Galatians 5:16 adds, “Walk by the Spirit, and you will not gratify the desires of the flesh.” That daily walking is how you stay filled.
Another image: Imagine buying the most advanced computer hardware in the world but never installing an operating system. It has potential, but it cannot function. The cross purchased the hardware, the resurrection guaranteed the warranty, and Pentecost installed the software. But if you don’t stay connected to the power source, it shuts down.
Without the Spirit, the Christian life freezes and crashes. David Jeremiah says, “Daily filling is not about getting more of Him — it’s about Him getting more of you.”
And this daily filling is never more precious than when life knocks the wind out of you, because the Spirit also brings God’s presence into our deepest weakness.
POINT 4 – THE SPIRIT BRINGS GOD’S PRESENCE INTO OUR WEAKNESS
POINT 4 – THE SPIRIT BRINGS GOD’S PRESENCE INTO OUR WEAKNESS
Romans 8:26 says, “The Spirit helps us in our weakness… the Spirit Himself intercedes for us with groanings too deep for words.”
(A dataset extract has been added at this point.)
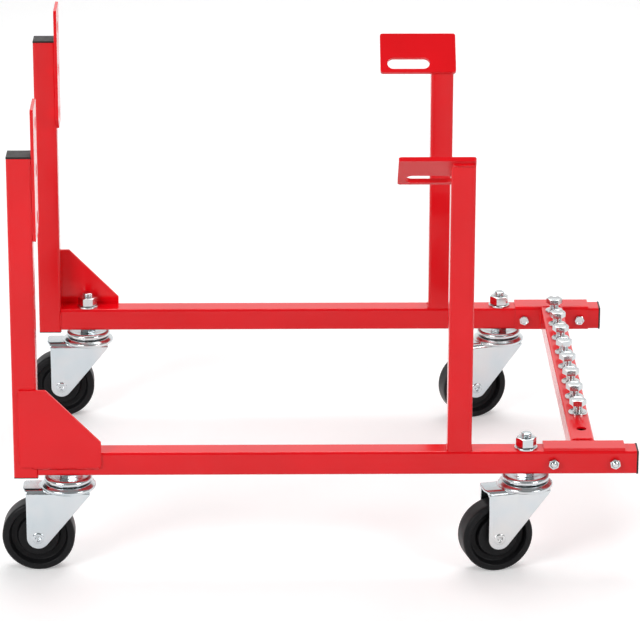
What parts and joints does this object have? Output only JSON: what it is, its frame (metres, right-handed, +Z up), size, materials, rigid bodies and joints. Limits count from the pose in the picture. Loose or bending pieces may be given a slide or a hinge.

The Spirit is like the breath in your lungs, invisible, constant, essential. You may not think about Him every moment, but without Him, you cannot live.
When you are too hurt to pray, the Spirit prays for you. When you don’t know what to say, the Spirit speaks for you. When life knocks the wind out of you, the Spirit breathes heaven back into you.
John 14:26 adds, “The Helper, the Holy Spirit… will teach you all things and remind you of everything I have told you.” This is God saying to you, “You are not an orphan — you are mine.”
To say “I believe in the Holy Spirit” is to reject the orphan mindset and live as a child with the Father’s presence always near.
CLOSING – TRADITION & INNOVATION TOGETHER
CLOSING – TRADITION & INNOVATION TOGETHER
Picture that Upper Room again. The disciples are still unsure, still afraid. But Jesus says, “I will come to you.” And He has.
He has come as the Governor bringing heaven’s culture.
He has come as the Ambassador empowering your mission.
He has come as the Wind filling your sails.
He has come as the Breath, reviving your soul.